Saturday, February 23, 2013
2013 SRT Viper Test Drive
Just three short years ago, the Dodge Viper's days were numbered. Production had ended, and only a sprinkling of cars remained on dealership lots. But thanks to the hard work of SRT president and CEO Ralph Gilles and his team, a new Viper now lives under the banner SRT.
Under that long hood is, of course, a V-10. The 8.4-liter is similar to the outgoing motor, though SRT now employs a lightweight composite intake manifold, new engine internals, high-flow catalytic convertors, and a lightweight aluminum flywheel. All this work saves 25 pounds, and the resulting motor produces some gaudy stats: 640 hp at 6200 rpm, and 600 lb-ft of torque at 5000 rpm. Like every Viper before it, this one pairs its V-10 to a six-speed manual. SRT says the Viper will run to 60 mph "in the low 3-second range" and keep on running to a top speed of 206 mph. SRT upgraded the standard 14-inch brakes with StopTech slotted rotors, replaced the standard wheels with lighter ones, and shaved a full 57 pounds from the base Viper's 3354-pound curb weight.

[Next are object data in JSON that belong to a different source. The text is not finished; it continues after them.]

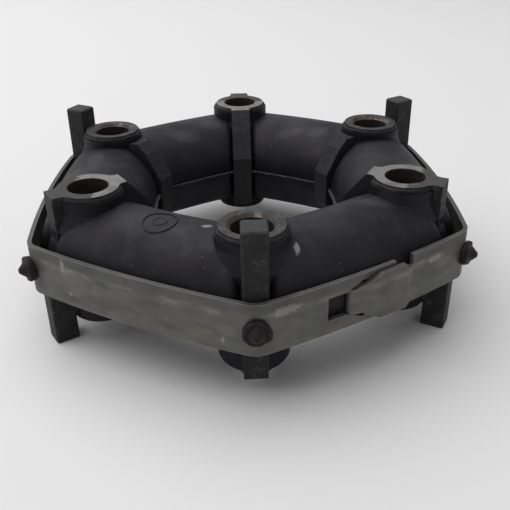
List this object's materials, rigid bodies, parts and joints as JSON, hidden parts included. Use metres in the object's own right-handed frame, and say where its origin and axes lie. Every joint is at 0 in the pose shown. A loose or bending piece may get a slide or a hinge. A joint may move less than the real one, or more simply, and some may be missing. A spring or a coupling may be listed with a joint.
{
  "type": "flexible disc coupling",
  "caption": "Hexagonal rubber shaft coupling ring with moulded-in bushes that face up and down in turn, their tangs, and a hooked steel band round it.",
  "frame": {"origin": "on the coupling's axis at the mid-plane between its two sides", "axes": "+Z along the coupling's axis; +X to the right and -Y towards the front corner, whose tang points up"},
  "size_m": [0.1632, 0.1874, 0.064],
  "materials": {
    "rubber": "moulded natural rubber, satin, dusty",
    "casting": "rough casting, dark, with bare machined faces",
    "band_steel": "galvanised strip, mottled and scuffed"
  },
  "bodies": {
    "root": {"rubber_ring": "rubber", "retaining_band": "band_steel", "insert_front": "casting", "insert_front_right": "casting", "insert_back_right": "casting", "insert_back": "casting", "insert_back_left": "casting", "insert_front_left": "casting"}
  },
  "joints": []
}
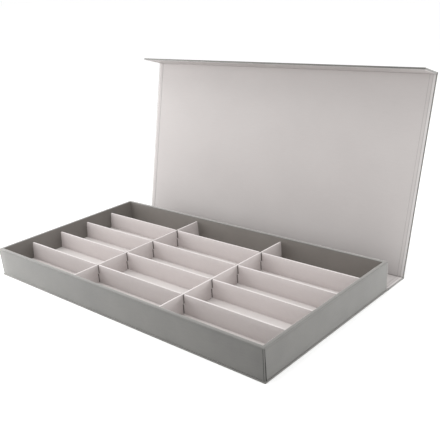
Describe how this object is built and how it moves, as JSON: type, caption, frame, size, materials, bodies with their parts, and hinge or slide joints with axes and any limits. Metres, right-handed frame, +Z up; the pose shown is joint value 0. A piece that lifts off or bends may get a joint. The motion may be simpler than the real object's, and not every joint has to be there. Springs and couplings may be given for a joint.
{
  "type": "sunglasses organizer box",
  "caption": "Book-style rigid box with a hinged lid and front flap, and a slotted divider insert that makes a compartment for each pair of sunglasses.",
  "frame": {"origin": "on the base panel's underside, below the middle of the tray", "axes": "+X along the box to its right end, -Y to its front, +Z up"},
  "size_m": [0.542, 0.4014, 0.2959],
  "materials": {
    "cover_paper": "matte",
    "lining_paper": "matte",
    "divider_board": "matte",
    "greyboard": "matte",
    "stay_tape": "matte",
    "steel": "satin"
  },
  "bodies": {
    "tray": {"base_board": "greyboard", "base_cover_paper": "cover_paper", "base_hinge_strip": "cover_paper", "tray_bottom_board": "greyboard", "front_wall_board": "greyboard", "back_wall_board": "greyboard", "left_wall_board": "greyboard", "right_wall_board": "greyboard", "corner_stays": "stay_tape", "tray_wrap_paper": "cover_paper", "floor_liner": "lining_paper", "long_divider_left": "divider_board", "long_divider_right": "divider_board", "cross_divider_1": "divider_board", "cross_divider_2": "divider_board", "cross_divider_3": "divider_board", "cross_divider_4": "divider_board", "keeper_plates": "steel"},
    "spine": {"spine_board": "greyboard", "spine_cover_paper": "cover_paper", "spine_lining": "lining_paper", "lid_hinge_strip": "cover_paper"},
    "lid": {"lid_board": "greyboard", "lid_cover_paper": "cover_paper", "lid_lining": "lining_paper", "flap_hinge_strip": "cover_paper"},
    "flap": {"flap_board": "greyboard", "flap_cover_paper": "cover_paper", "flap_lining": "lining_paper", "flap_magnets": "steel"}
  },
  "joints": [
    {"name": "spine_hinge", "type": "hinge", "parent": "tray", "child": "spine", "pos_m": [0, 0.14465, 0.00145], "axis": [1, 0, 0], "range_deg": [0, 90]},
    {"name": "lid_hinge", "type": "hinge", "parent": "spine", "child": "lid", "pos_m": [0, 0.19135, 0.00145], "axis": [1, 0, 0], "range_deg": [-77, 13]},
    {"name": "flap_hinge", "type": "hinge", "parent": "lid", "child": "flap", "pos_m": [0, 0.25643, 0.28334], "axis": [1, 0, 0], "range_deg": [-87, 3]}
  ]
}
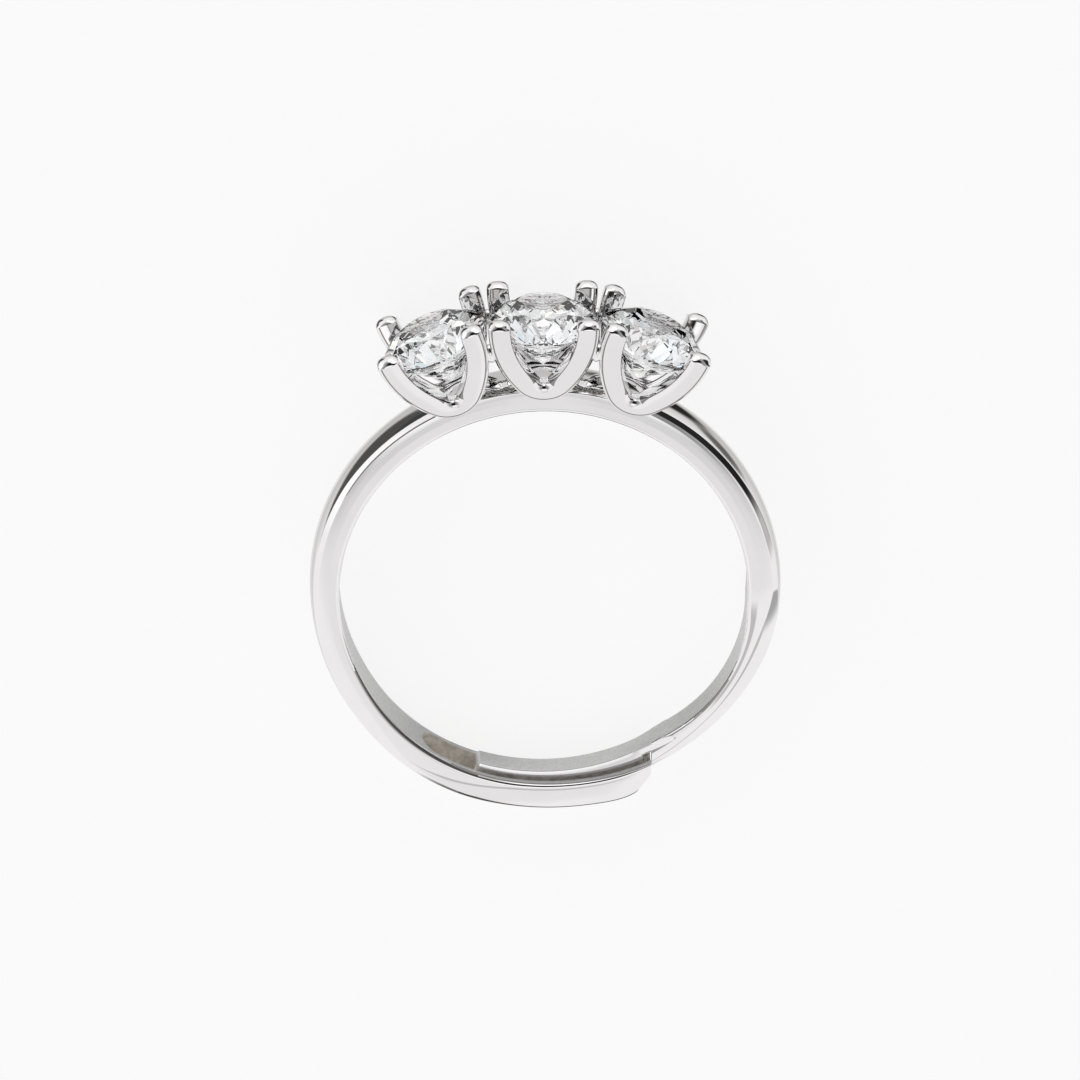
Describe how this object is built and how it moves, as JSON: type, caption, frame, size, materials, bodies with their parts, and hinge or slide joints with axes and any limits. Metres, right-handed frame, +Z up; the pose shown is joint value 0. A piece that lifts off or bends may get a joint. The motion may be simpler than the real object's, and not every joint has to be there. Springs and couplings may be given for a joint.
{
  "type": "three stone ring",
  "caption": "Adjustable ring with round brilliants in four-prong heads of bent straps, and a band whose ends overlap under the finger.",
  "frame": {"origin": "bottom centre of the whole ring's box, as it lies on its back side", "axes": "+Y from the overlap under the finger to the heads, +X across the ring, +Z up; the finger hole's axis leans a little from +Z towards -Y, because the heads are wider than the band"},
  "size_m": [0.0198, 0.0234, 0.0046],
  "materials": {
    "silver": "polished",
    "stone": "faceted and polished"
  },
  "bodies": {
    "root": {"ring_metal": "silver", "stone_left": "stone", "stone_centre": "stone", "stone_right": "stone"}
  },
  "joints": []
}
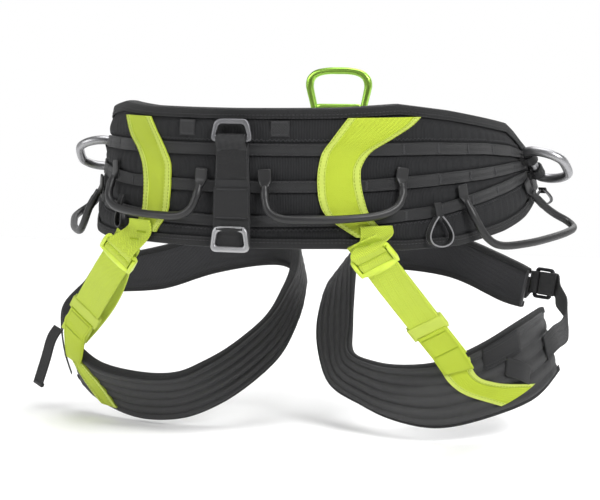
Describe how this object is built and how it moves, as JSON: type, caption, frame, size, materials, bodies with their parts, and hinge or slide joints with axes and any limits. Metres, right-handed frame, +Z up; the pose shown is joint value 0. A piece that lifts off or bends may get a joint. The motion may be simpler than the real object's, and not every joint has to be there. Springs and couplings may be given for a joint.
{
  "type": "tree climbing saddle",
  "caption": "Padded tree climbing saddle with a wide waist belt, leg loops, webbing straps with buckles, attachment rings and moulded gear loops.",
  "frame": {"origin": "on the wearer's upright axis at the middle height of the back of the waist belt", "axes": "+X to the wearer's right, +Y to the wearer's front, +Z up"},
  "size_m": [0.6059, 0.3954, 0.3745],
  "materials": {
    "green_webbing": "woven and stitched",
    "cast_aluminium": "cast, satin",
    "black_webbing": "woven webbing",
    "black_plastic": "moulded",
    "green_plastic": "moulded, light gloss",
    "grey_aluminium": "grey anodised, satin",
    "dark_buckle": "dark coating",
    "spacer_mesh": "spacer mesh",
    "ribbed_laminate": "ribbed laminate",
    "green_anodised": "anodised green, satin"
  },
  "bodies": {
    "harness": {"belt_trim_left": "green_webbing", "belt_trim_right": "green_webbing", "dorsal_closure_patch": "black_webbing", "dorsal_label": "black_webbing", "dorsal_ring_flap": "black_webbing", "dorsal_strap": "black_webbing", "front_strap_left": "black_webbing", "front_strap_right": "black_webbing", "hip_tab_left": "green_webbing", "hip_tab_right": "green_webbing", "lateral_ring_left_loop_lower": "black_webbing", "lateral_ring_left_loop_upper": "black_webbing", "lateral_ring_right_loop_lower": "black_webbing", "lateral_ring_right_loop_upper": "black_webbing", "leg_strap_keeper_left": "green_webbing", "leg_strap_keeper_right": "green_webbing", "leg_strap_left": "green_webbing", "leg_strap_right": "green_webbing", "riser_left": "black_webbing", "riser_right": "black_webbing", "tool_clip_left": "black_plastic", "tool_loop_drop_right": "black_webbing", "tool_loop_side_right": "black_webbing", "ventral_bridge": "black_webbing", "waist_band_lower": "black_webbing", "waist_band_middle": "black_webbing", "waist_band_upper": "black_webbing", "waist_binding_bottom": "black_webbing", "waist_binding_top": "black_webbing", "waist_buckle_left": "dark_buckle", "waist_buckle_right": "dark_buckle", "waist_lining": "spacer_mesh", "waist_patch_left": "black_webbing", "waist_patch_right": "black_webbing", "waist_shell": "ribbed_laminate"},
    "dorsal_adjust_ring": {"dorsal_adjust_ring": "cast_aluminium"},
    "dorsal_restraint_ring": {"dorsal_restraint_ring": "cast_aluminium"},
    "gear_loop_rear_left": {"gear_loop_rear_left": "black_plastic"},
    "gear_loop_rear_right": {"gear_loop_rear_right": "black_plastic"},
    "gear_loop_side_left": {"gear_loop_side_left": "black_plastic"},
    "gear_loop_side_right": {"gear_loop_side_right": "black_plastic"},
    "ladder_lock_left": {"ladder_lock_left": "green_plastic"},
    "ladder_lock_right": {"ladder_lock_right": "green_plastic"},
    "lateral_ring_left": {"lateral_ring_left": "grey_aluminium"},
    "lateral_ring_right": {"lateral_ring_right": "grey_aluminium"},
    "leg_buckle_bar_left": {"leg_buckle_bar_left": "dark_buckle"},
    "leg_buckle_bar_right": {"leg_buckle_bar_right": "dark_buckle"},
    "leg_loop_left": {"leg_buckle_frame_left": "dark_buckle", "leg_closure_strap_left": "black_webbing", "leg_lining_left": "spacer_mesh", "leg_pad_left": "ribbed_laminate", "leg_tail_left": "black_webbing", "leg_trim_left": "green_webbing"},
    "leg_loop_right": {"leg_buckle_frame_right": "dark_buckle", "leg_closure_strap_right": "black_webbing", "leg_keeper_panel_right": "black_webbing", "leg_lining_right": "spacer_mesh", "leg_pad_right": "ribbed_laminate", "leg_trim_right": "green_webbing"},
    "ventral_ring": {"ventral_ring": "green_anodised"}
  },
  "joints": [
    {"name": "ventral_ring_tilt", "type": "hinge", "parent": "harness", "child": "ventral_ring", "pos_m": [-0.003, 0.122, 0.0366], "axis": [-1, 0, 0], "range_deg": [0, 90]},
    {"name": "lateral_ring_right_swing", "type": "hinge", "parent": "harness", "child": "lateral_ring_right", "pos_m": [0.24799, -0.03048, 0.0045], "axis": [-0.2009, -0.7374, 0.6448], "range_deg": [-32, 40]},
    {"name": "lateral_ring_left_swing", "type": "hinge", "parent": "harness", "child": "lateral_ring_left", "pos_m": [-0.22048, -0.0187, 0.006], "axis": [0.1657, -0.7196, 0.6743], "range_deg": [-32, 40]},
    {"name": "dorsal_adjust_ring_lift", "type": "hinge", "parent": "harness", "child": "dorsal_adjust_ring", "pos_m": [0, -0.25433, 0.0375], "axis": [1, 0, 0], "range_deg": [0, 60]},
    {"name": "dorsal_restraint_ring_lift", "type": "hinge", "parent": "harness", "child": "dorsal_restraint_ring", "pos_m": [0, -0.25972, -0.0465], "axis": [-1, 0, 0], "range_deg": [0, 90]},
    {"name": "gear_loop_rear_right_lift", "type": "hinge", "parent": "harness", "child": "gear_loop_rear_right", "pos_m": [0.09301, -0.22707, -0.0055], "axis": [-0.9182, -0.396, -0.0076], "range_deg": [0, 50]},
    {"name": "gear_loop_rear_left_lift", "type": "hinge", "parent": "harness", "child": "gear_loop_rear_left", "pos_m": [-0.09138, -0.21988, -0.0055], "axis": [-0.8724, 0.4887, 0.0075], "range_deg": [0, 50]},
    {"name": "gear_loop_side_right_lift", "type": "hinge", "parent": "harness", "child": "gear_loop_side_right", "pos_m": [0.22671, -0.09574, -0.024], "axis": [-0.3791, -0.9254, 0], "range_deg": [0, 35]},
    {"name": "gear_loop_side_left_lift", "type": "hinge", "parent": "harness", "child": "gear_loop_side_left", "pos_m": [-0.20241, -0.09292, -0.024], "axis": [-0.3297, 0.9441, 0], "range_deg": [0, 35]},
    {"name": "ladder_lock_right_tilt", "type": "hinge", "parent": "harness", "child": "ladder_lock_right", "pos_m": [0.12855, -0.2282, -0.06922], "axis": [-0.8807, -0.0638, -0.4694], "range_deg": [0, 30]},
    {"name": "ladder_lock_left_tilt", "type": "hinge", "parent": "harness", "child": "ladder_lock_left", "pos_m": [-0.12811, -0.21927, -0.07424], "axis": [-0.7339, -0.0439, 0.6778], "range_deg": [0, 30]},
    {"name": "leg_loop_right_swing", "type": "hinge", "parent": "harness", "child": "leg_loop_right", "pos_m": [0.11, 0.104, -0.106], "axis": [-1, 0, 0], "range_deg": [0, 12], "deforming": ["leg_strap_right", "leg_strap_keeper_right"]},
    {"name": "leg_buckle_bar_right_turn", "type": "hinge", "parent": "leg_loop_right", "child": "leg_buckle_bar_right", "pos_m": [0.23942, 0.09389, -0.13518], "axis": [0.1121, 0.1431, 0.9833], "range_deg": [0, 40]},
    {"name": "leg_loop_left_swing", "type": "hinge", "parent": "harness", "child": "leg_loop_left", "pos_m": [-0.11, 0.102, -0.106], "axis": [-1, 0, 0], "range_deg": [0, 12], "deforming": ["leg_strap_left", "leg_strap_keeper_left"]},
    {"name": "leg_buckle_bar_left_turn", "type": "hinge", "parent": "leg_loop_left", "child": "leg_buckle_bar_left", "pos_m": [-0.27062, 0.07078, -0.14708], "axis": [-0.1284, -0.0026, 0.9917], "range_deg": [0, 40]}
  ]
}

Under the snake's skin, the chassis remains largely the same. However, engineers were able to modify and upgrade many of the components, shaving weight and adding stiffness as they went. The Viper is 50 percent stiffer, and the chassis is about 100 pounds lighter. To sharpen handling and improve high-speed stability, the team widened the front track and reengineered the rear suspension. They carved out more room inside, too, and it's a welcome addition. The new adjustable Sabelt racing seats sit lower to provide more headroom.
The Viper's interior is far more luxurious, well-crafted, and better equipped than ever before. The information display in the gauge cluster that displays your performance stats is reconfigurable, but it's the standard 8.4-inch touchscreen in the center of the dash that brings the Viper into the 21st century.
The Viper comes in two trims: the base and the GTS. The GTS wears a unique hood, a more upscale leather-wrapped interior, and about 40 pounds of acoustic noise-damping material. Most importantly, the higher-end Viper comes with Bilstein Damptronic Select two-mode shocks that let the driver choose between a soft and a firm setting. Check the Track Package on the options list—you'll be glad you did.
Driving Character: The Viper has always been a little bit dangerous, with the power from its massive V-10 unchecked by stability control. Vipers were incredibly capable on a racetrack, but without the right skills, they would bite you.
Well, the Viper now has a safety net. There's a two-mode stability system (and a four-mode one on GTS models with launch control). But even with the system, SRT has managed to retain the Viper's rawness. Punch the throttle to the floor and the Viper is fiercely quick. The six-speed's shifter has been redesigned for shorter and more precise throws. But it's notchier, so you've got to really direct the lever with a meaningful shove. It takes practice to be quick, but get it right and the Viper moves (and howls) like nothing else.
The Viper is so raw that it's a challenge to drive on the streets. This is not a delicate instrument. The steering is heavy, and it's hard to place in traffic. On a challenging road, the stiffened chassis and old-school (thank you) hydraulic steering are a dynamic duo. The front end turns with incredible quickness. But bumpy corners will upset the standard chassis, which is very firm.
On most twisty ribbons of road, the Viper is simply too fast and just a little too wide. But mostly it's frustrating to drive this thing in polite society because it's always hinting to you about what it could really do. The car conquers a good road at such an insane speed and such a low engine rpm that it's like the Viper isn't even trying, zipping from around 30 mph all the way up to 118 mph. So it's best to explore the limits of these cars on the racetrack. Which we did.
Favorite Detail: The Viper's skin is a stunner. And its features aren't simply ornamental. One of the subtlest parts are the brake cooling ducts. Placed right above the door, ear level with the driver and passenger, are two black scoops that gobble up fresh air and shoot it down to the rear brakes. It's a smart use of real estate that looks tough too.
Driver's Grievance: The new SRT Viper is not an inexpensive car. It starts at $99,390, but few buyers will leave SRT dealers paying anywhere close to that—after all, the GTS will deplete your bank account to the tune of $120,395. Our complaint: For 100 grand, you'd think a navigation system would come standard. This is the top machine in Chrysler's corral.
The Bottom Line: At a time when the automotive industry is focused on saving fuel and digitizing the driving experience, the Viper stands in rebellious contrast. It's about muscle and style. It's rough-hewn and proud to be so. The Viper isn't for everyone, and that's exactly what makes it so appealing. Welcome back.